--- BRIEF ---
Present each line of the entries below that holds the word "kinematic".
— START RECORDS TO USE —
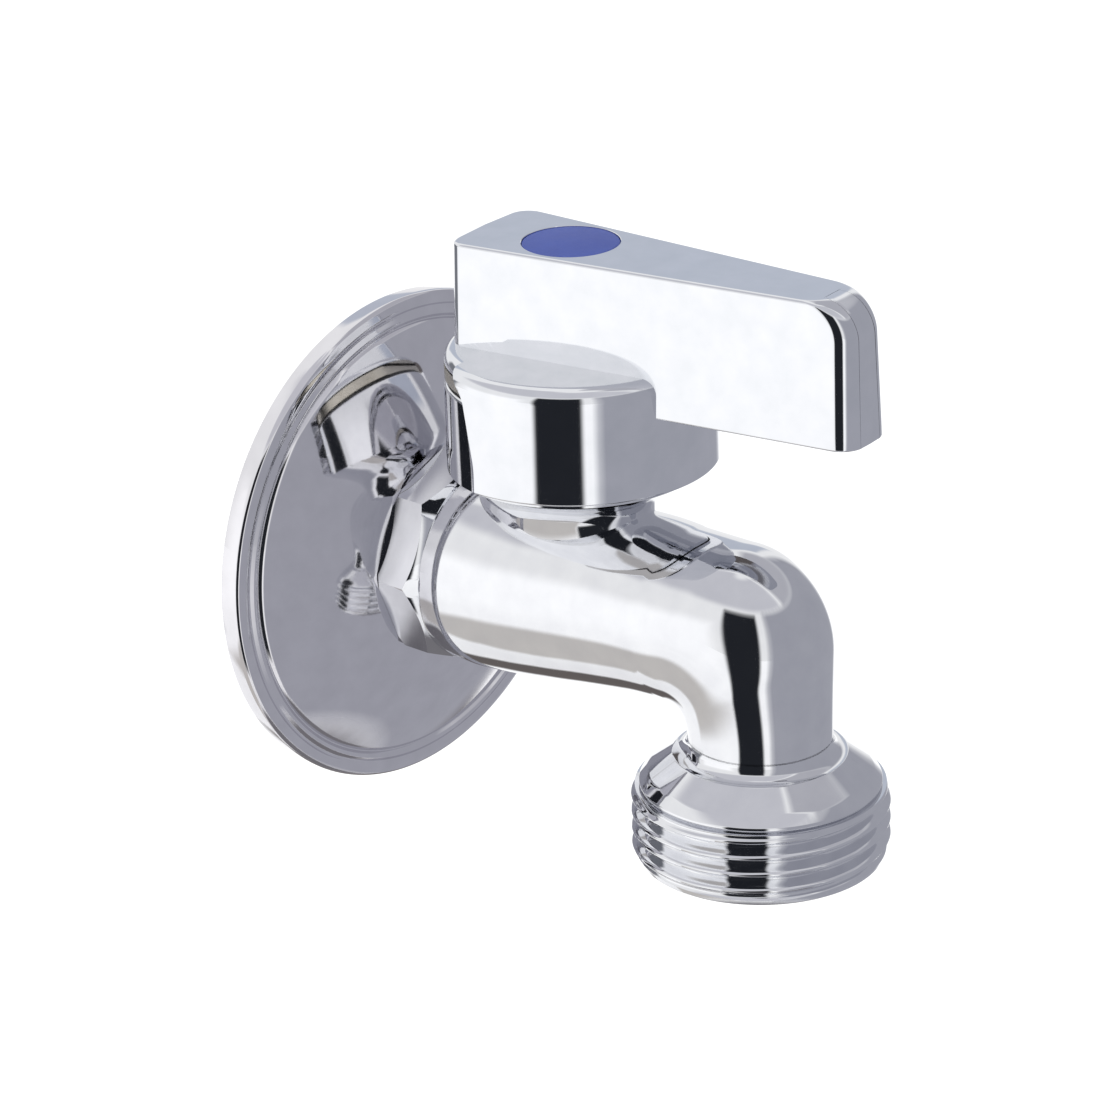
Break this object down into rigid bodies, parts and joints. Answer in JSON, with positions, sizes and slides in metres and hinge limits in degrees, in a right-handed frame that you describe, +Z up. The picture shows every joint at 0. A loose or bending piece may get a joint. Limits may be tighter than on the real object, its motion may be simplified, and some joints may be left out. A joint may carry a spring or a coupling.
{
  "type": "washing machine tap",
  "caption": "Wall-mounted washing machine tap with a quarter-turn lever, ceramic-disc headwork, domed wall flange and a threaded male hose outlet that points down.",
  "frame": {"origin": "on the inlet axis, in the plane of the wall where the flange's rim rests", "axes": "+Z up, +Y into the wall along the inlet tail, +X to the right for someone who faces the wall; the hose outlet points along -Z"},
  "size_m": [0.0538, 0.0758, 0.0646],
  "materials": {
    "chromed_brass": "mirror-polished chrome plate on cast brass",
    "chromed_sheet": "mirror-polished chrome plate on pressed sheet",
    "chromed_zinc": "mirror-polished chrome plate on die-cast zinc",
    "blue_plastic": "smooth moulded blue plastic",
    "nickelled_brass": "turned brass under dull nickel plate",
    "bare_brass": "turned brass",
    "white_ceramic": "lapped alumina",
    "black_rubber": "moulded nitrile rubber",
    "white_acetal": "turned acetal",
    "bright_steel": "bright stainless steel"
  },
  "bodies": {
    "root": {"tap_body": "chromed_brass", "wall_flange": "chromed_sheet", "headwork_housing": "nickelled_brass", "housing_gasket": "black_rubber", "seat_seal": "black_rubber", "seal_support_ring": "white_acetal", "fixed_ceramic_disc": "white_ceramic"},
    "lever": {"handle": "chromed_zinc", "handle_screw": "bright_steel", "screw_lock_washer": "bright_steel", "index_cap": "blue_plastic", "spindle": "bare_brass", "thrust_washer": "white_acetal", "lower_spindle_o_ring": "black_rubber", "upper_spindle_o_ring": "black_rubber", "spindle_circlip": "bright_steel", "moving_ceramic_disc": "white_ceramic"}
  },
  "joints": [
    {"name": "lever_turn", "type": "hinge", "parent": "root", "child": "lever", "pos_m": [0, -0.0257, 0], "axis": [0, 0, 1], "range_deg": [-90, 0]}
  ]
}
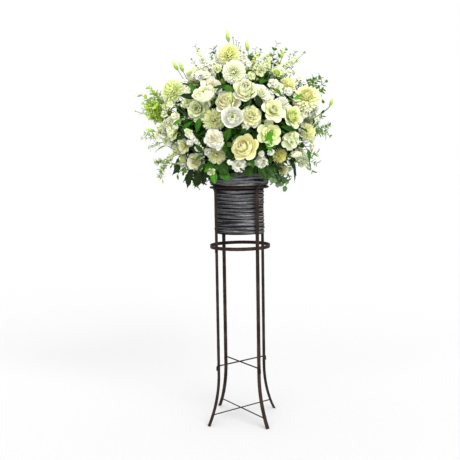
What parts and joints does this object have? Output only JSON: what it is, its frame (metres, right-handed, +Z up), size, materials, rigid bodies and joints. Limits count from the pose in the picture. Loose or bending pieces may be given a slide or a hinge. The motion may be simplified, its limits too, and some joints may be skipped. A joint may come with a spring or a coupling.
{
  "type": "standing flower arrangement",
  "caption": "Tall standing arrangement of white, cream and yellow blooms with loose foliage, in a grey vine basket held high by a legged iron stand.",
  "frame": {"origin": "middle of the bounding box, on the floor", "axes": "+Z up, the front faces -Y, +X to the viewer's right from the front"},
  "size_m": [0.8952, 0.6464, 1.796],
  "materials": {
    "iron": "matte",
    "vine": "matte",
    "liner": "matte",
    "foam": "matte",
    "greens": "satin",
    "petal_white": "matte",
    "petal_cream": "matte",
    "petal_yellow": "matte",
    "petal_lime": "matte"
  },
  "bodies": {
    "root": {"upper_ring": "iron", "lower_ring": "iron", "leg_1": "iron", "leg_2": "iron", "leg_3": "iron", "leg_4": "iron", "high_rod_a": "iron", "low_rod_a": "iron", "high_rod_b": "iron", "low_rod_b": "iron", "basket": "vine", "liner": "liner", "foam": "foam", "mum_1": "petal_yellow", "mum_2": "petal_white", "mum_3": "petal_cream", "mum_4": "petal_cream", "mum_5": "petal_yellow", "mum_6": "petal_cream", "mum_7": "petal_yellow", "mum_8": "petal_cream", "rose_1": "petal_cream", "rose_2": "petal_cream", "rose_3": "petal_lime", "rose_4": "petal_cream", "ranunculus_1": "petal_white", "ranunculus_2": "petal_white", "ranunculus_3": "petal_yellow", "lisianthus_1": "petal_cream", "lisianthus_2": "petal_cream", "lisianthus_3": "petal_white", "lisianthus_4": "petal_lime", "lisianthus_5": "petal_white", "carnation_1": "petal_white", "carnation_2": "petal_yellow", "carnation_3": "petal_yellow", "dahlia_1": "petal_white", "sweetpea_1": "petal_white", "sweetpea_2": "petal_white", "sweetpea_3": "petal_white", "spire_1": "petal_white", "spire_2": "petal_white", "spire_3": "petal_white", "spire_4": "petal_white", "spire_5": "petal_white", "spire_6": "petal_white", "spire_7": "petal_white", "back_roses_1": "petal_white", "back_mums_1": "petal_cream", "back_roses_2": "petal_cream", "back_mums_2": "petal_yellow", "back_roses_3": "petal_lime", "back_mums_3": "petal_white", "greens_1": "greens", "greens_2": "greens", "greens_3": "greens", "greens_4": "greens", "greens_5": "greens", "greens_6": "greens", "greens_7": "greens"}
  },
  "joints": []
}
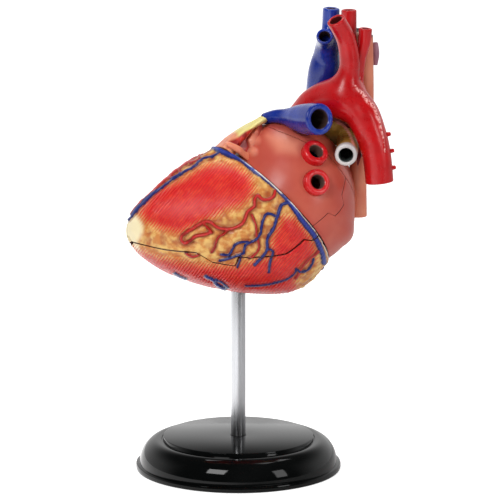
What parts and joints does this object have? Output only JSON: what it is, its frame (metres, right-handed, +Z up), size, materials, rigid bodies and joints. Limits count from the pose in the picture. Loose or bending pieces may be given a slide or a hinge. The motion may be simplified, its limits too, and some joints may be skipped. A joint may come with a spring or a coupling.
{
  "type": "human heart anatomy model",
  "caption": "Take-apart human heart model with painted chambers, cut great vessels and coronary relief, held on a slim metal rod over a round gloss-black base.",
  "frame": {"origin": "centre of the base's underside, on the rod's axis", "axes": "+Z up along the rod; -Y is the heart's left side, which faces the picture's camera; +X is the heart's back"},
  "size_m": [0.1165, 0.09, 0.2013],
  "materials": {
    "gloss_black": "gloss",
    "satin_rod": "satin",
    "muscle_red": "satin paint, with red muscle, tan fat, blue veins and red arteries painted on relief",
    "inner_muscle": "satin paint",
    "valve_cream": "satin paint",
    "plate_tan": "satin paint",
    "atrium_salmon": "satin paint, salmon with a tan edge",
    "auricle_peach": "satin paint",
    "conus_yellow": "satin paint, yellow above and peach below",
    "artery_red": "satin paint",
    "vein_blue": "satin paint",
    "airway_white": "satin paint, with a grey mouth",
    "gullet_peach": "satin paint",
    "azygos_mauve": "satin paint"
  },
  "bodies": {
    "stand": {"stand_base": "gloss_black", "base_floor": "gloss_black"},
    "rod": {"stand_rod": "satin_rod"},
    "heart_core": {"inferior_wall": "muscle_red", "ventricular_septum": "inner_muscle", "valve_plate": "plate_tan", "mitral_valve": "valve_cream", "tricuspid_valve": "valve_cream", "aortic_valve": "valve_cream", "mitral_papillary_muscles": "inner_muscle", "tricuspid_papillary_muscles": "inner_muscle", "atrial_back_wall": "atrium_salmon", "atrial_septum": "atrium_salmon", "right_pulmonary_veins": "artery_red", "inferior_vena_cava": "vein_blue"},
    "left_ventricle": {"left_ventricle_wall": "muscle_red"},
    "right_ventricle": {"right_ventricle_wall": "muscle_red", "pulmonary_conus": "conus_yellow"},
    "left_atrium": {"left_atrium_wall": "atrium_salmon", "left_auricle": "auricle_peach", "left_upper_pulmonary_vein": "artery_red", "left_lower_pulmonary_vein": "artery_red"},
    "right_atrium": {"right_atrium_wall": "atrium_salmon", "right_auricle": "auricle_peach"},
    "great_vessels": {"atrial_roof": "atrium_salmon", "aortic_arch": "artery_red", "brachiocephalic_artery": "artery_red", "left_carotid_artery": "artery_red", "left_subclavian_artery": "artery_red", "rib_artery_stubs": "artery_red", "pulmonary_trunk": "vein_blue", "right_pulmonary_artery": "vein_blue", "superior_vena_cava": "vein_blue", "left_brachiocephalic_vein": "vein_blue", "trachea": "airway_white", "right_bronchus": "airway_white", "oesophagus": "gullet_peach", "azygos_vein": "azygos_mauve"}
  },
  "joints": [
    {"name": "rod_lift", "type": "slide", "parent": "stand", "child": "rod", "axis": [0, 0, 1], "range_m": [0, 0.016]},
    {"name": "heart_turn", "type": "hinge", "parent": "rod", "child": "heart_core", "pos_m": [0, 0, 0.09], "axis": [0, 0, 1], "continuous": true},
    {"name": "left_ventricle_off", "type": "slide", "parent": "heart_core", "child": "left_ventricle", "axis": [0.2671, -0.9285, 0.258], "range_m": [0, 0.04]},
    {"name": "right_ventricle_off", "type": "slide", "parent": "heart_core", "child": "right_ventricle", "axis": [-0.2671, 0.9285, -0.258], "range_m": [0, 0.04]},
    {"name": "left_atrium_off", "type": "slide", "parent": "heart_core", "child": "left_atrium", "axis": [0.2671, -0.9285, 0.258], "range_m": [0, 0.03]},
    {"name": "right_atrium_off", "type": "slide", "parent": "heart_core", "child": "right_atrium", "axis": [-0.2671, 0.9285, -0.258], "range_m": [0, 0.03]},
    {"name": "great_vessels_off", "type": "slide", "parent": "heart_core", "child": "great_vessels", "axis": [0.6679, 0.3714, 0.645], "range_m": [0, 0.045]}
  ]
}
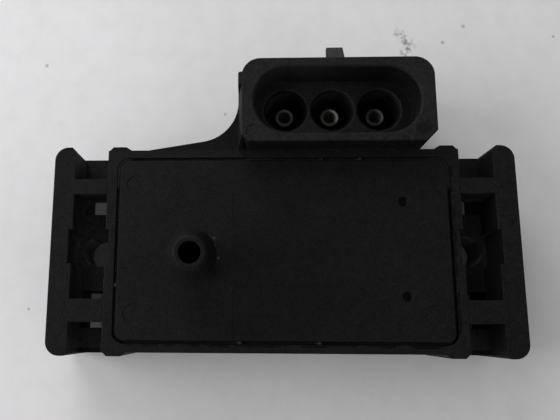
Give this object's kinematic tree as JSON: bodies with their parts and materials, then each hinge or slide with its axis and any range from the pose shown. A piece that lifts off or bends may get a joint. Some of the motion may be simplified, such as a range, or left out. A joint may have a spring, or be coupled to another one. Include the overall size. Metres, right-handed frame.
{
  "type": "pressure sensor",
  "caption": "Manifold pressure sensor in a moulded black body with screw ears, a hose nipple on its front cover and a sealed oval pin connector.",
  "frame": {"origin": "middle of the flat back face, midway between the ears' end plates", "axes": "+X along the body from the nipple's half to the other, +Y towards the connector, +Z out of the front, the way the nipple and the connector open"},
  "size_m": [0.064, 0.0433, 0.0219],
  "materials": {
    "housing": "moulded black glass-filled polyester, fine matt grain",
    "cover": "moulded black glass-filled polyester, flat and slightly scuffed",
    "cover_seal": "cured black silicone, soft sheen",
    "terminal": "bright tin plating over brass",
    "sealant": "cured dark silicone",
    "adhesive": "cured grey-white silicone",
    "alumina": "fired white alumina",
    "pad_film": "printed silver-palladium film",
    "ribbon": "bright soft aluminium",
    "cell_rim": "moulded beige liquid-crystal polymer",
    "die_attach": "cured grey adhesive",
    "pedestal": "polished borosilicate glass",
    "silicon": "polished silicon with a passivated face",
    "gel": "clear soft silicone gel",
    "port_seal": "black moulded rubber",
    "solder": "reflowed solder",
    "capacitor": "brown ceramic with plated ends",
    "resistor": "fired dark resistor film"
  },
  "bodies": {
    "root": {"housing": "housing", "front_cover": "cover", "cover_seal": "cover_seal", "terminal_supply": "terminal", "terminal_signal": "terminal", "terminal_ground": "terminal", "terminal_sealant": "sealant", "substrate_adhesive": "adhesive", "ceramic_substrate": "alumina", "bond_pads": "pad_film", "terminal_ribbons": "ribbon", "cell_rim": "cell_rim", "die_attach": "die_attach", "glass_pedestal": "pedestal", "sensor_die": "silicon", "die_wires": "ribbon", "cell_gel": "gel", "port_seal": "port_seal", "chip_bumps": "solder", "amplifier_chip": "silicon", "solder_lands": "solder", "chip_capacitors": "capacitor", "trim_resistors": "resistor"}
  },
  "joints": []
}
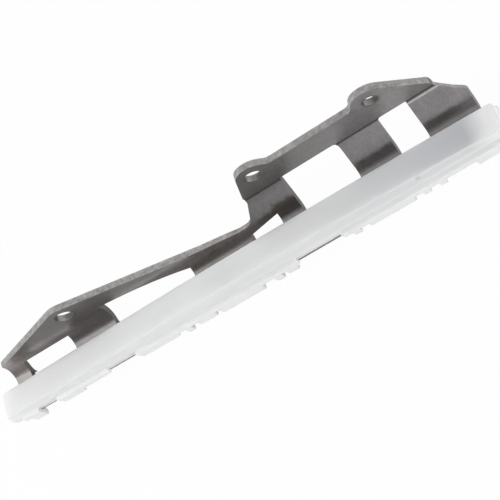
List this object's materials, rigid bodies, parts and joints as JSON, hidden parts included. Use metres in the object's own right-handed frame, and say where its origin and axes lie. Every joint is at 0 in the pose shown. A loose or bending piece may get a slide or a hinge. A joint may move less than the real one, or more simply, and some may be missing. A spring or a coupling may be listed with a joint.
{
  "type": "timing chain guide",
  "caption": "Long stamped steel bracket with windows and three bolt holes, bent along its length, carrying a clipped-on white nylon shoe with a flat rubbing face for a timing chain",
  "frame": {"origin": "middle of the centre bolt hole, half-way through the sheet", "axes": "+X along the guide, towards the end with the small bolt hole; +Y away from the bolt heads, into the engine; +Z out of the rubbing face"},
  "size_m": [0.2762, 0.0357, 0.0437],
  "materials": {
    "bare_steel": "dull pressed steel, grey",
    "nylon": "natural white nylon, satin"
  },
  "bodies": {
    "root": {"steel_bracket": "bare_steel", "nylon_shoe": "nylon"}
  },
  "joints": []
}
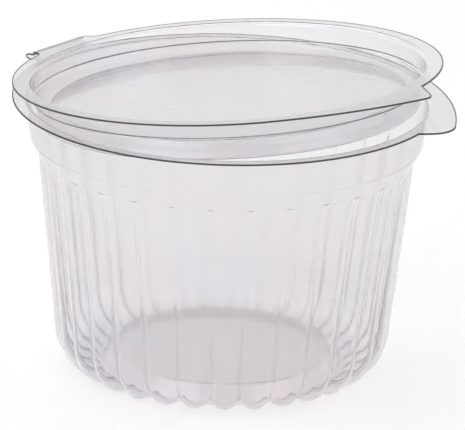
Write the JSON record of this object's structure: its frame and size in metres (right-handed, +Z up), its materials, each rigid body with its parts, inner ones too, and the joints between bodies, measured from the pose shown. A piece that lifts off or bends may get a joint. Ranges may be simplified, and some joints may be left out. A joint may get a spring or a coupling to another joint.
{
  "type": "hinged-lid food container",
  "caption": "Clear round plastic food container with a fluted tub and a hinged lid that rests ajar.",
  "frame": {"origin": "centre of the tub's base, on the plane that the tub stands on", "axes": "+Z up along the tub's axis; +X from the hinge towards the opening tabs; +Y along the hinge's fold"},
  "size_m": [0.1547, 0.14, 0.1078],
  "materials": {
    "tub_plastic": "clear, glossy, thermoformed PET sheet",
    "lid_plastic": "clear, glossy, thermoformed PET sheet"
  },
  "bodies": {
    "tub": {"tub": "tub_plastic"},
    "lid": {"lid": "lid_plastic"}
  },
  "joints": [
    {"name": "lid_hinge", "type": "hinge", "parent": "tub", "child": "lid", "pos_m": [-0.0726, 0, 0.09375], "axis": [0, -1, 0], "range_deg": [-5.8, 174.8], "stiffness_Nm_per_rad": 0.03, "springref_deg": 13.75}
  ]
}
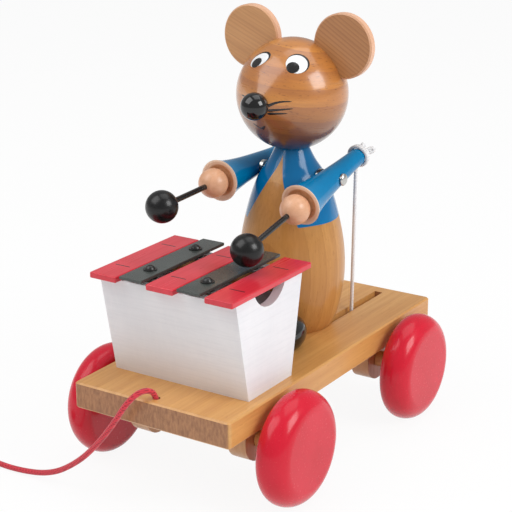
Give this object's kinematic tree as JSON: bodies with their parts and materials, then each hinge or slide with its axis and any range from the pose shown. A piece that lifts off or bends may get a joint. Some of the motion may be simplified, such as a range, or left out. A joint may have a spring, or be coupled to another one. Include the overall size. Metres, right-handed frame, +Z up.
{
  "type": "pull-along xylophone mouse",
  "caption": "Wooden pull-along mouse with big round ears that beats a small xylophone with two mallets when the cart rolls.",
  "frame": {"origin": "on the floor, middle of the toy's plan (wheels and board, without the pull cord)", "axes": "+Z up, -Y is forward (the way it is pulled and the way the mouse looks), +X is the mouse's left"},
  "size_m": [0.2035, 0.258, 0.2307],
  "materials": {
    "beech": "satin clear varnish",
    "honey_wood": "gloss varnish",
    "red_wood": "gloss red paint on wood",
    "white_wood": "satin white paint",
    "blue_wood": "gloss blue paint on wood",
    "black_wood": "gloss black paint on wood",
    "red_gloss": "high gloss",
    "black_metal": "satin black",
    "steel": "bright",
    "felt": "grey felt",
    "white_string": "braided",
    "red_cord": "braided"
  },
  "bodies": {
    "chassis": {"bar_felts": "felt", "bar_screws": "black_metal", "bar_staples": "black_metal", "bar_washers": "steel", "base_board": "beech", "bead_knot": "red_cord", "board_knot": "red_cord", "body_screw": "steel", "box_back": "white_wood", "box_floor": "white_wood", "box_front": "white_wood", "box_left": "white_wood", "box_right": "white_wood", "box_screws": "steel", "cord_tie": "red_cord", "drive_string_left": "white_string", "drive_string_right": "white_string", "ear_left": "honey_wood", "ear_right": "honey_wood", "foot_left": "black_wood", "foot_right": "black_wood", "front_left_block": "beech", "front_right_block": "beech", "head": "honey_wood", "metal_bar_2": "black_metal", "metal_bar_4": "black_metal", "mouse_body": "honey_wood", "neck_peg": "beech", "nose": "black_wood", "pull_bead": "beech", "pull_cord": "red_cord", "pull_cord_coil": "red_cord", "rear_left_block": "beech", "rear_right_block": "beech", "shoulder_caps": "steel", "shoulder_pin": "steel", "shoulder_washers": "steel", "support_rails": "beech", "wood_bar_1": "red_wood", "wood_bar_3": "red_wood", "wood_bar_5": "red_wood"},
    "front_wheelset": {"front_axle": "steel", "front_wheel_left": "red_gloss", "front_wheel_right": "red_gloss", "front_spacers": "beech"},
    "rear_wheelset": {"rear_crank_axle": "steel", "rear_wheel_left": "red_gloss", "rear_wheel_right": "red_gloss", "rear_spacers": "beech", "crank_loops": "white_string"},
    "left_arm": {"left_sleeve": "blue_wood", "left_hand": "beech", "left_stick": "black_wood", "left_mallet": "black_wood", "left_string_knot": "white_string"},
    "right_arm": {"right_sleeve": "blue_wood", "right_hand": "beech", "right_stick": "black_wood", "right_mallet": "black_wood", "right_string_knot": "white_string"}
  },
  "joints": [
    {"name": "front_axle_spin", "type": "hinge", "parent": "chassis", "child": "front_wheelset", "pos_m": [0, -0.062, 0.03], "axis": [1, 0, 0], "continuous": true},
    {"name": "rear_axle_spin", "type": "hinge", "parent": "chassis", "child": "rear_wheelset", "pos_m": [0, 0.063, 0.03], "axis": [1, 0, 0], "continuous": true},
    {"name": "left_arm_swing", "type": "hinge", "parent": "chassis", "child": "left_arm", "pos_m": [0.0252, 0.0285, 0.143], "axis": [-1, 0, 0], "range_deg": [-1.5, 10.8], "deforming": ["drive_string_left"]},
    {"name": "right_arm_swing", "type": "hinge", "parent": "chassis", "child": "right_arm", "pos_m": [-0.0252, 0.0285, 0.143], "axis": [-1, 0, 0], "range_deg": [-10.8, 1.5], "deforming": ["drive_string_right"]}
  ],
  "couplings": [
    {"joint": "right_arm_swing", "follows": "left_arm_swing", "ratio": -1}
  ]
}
— END RECORDS TO USE —
--- RESULT OF THIS EXERCISE ---
Give this object's kinematic tree as JSON: bodies with their parts and materials, then each hinge or slide with its axis and any range from the pose shown. A piece that lifts off or bends may get a joint. Some of the motion may be simplified, such as a range, or left out. A joint may have a spring, or be coupled to another one. Include the overall size. Metres, right-handed frame.
Give this object's kinematic tree as JSON: bodies with their parts and materials, then each hinge or slide with its axis and any range from the pose shown. A piece that lifts off or bends may get a joint. Some of the motion may be simplified, such as a range, or left out. A joint may have a spring, or be coupled to another one. Include the overall size. Metres, right-handed frame, +Z up.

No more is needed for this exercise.